When meeting with students, she encourages them to find their own writing process.
“They already know a lot about how and where they like to write, whether it be at a coffee shop, in bed or at a desk. I try to get them to find out things about their own writing process that are already in place but that they just aren't aware of.”
As for her own writing, Sears says the ideas that form her clay often come to her via the difficulties she sees around her.
“It's a mixture of things that irritate me that leads me to ask questions and create scenarios to try and work out those difficulties,” she says. “I sometimes blast all the parts of the problem into characters and have them start to interact with each other. If I'm lucky, the writing becomes unified, maybe like the firing of clay in a kiln. My sense of it is that the writing itself becomes bigger than the sum of its parts. It comes alive.”
She says that although her own creative method is the same for writing fiction as for non-fiction, writing the spoken word takes extra care.
“People don't usually speak to each other in complete sentences, so I can't write that way. I talk aloud in my head a lot to try to get the pauses, the hesitations and the repetitions in all the right places.”
The beauty of writing for the theatre is that it becomes a collaborative effort after a certain point, says Sears. If she gets stuck on a certain part, she invites performer friends over to her house to read from her latest work.
“Hearing it aloud sometimes helps me move it forward.”
Once she has finished a play, her work is far from done because she often directs her own work.
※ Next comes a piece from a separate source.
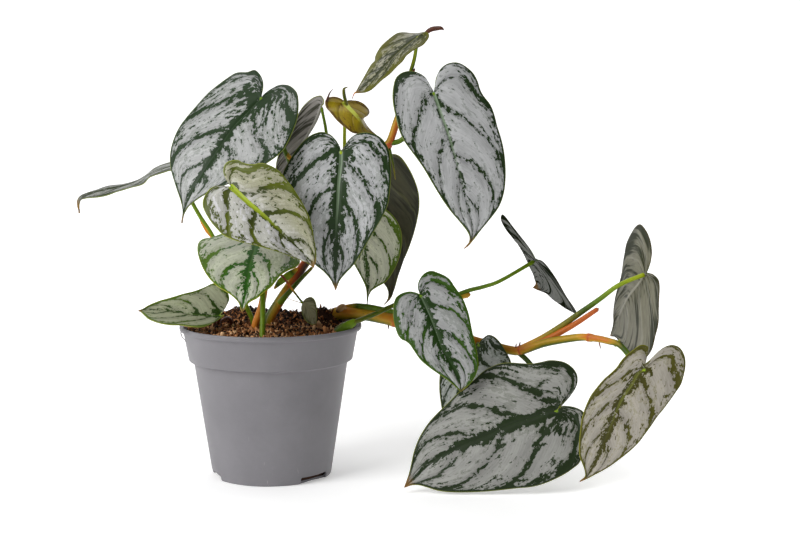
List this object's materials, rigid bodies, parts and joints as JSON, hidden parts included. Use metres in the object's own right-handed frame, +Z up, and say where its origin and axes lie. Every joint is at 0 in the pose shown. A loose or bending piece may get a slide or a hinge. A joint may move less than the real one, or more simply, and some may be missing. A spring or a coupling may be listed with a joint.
{
  "type": "potted philodendron",
  "caption": "Silver-leaved philodendron with heart-shaped variegated leaves, climbing and trailing stems, in a plain grey plastic nursery pot.",
  "frame": {"origin": "centre of the pot's flat underside", "axes": "+Z up, the trailing stem runs towards +X, and the best side of the plant faces -Y"},
  "size_m": [0.3927, 0.1836, 0.2952],
  "materials": {
    "pot": "matte mid grey moulded plastic with light scuffs",
    "soil": "coarse brown peat and coir with paler chips",
    "stem": "smooth living stem, ochre to red-brown with darker joints",
    "petiole": "smooth green leaf stalk",
    "leaf_silver": "satin silver-grey leaf with dark green veins and speckled edges",
    "leaf_young": "satin young yellow-green leaf with olive markings",
    "leaf_green": "satin mid green leaf with darker veins",
    "leaf_dark": "satin dark green leaf with silver patches",
    "leaf_olive": "satin olive leaf with darker veins"
  },
  "bodies": {
    "root": {"pot": "pot", "soil": "soil", "vine_climbing": "stem", "vine_left": "stem", "vine_trailing": "stem", "petiole_low_front": "petiole", "petiole_far_left": "petiole", "petiole_rim_left": "petiole", "petiole_rim_right": "petiole", "leaf_upper_left": "leaf_silver", "leaf_young_front": "leaf_young", "leaf_low_front": "leaf_green", "leaf_centre": "leaf_silver", "leaf_behind_centre": "leaf_green", "leaf_shaded": "leaf_green", "leaf_upper_right": "leaf_silver", "leaf_top": "leaf_green", "leaf_young_curled": "leaf_young", "leaf_turned_back": "leaf_green", "leaf_far_left": "leaf_silver", "leaf_rim_left": "leaf_green", "leaf_soil_small": "leaf_green", "leaf_rim_right": "leaf_silver", "leaf_trailing_hidden": "leaf_dark", "leaf_trailing_large": "leaf_dark", "leaf_trailing_upright": "leaf_green", "leaf_trailing_end": "leaf_olive", "leaf_trailing_edgewise": "leaf_green"}
  },
  "joints": []
}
“The whole thing explodes and brings forth a new dimension. On a stage, work on a page commingles with breath and creates something that lives. There's something about theatre that's magical that you don't get anywhere else. It's almost like being in a church or a temple: to breathe, to laugh, to cry at the same time as the people next to you and the people in the room you don't know. For that short period of time, you become a community or even family.”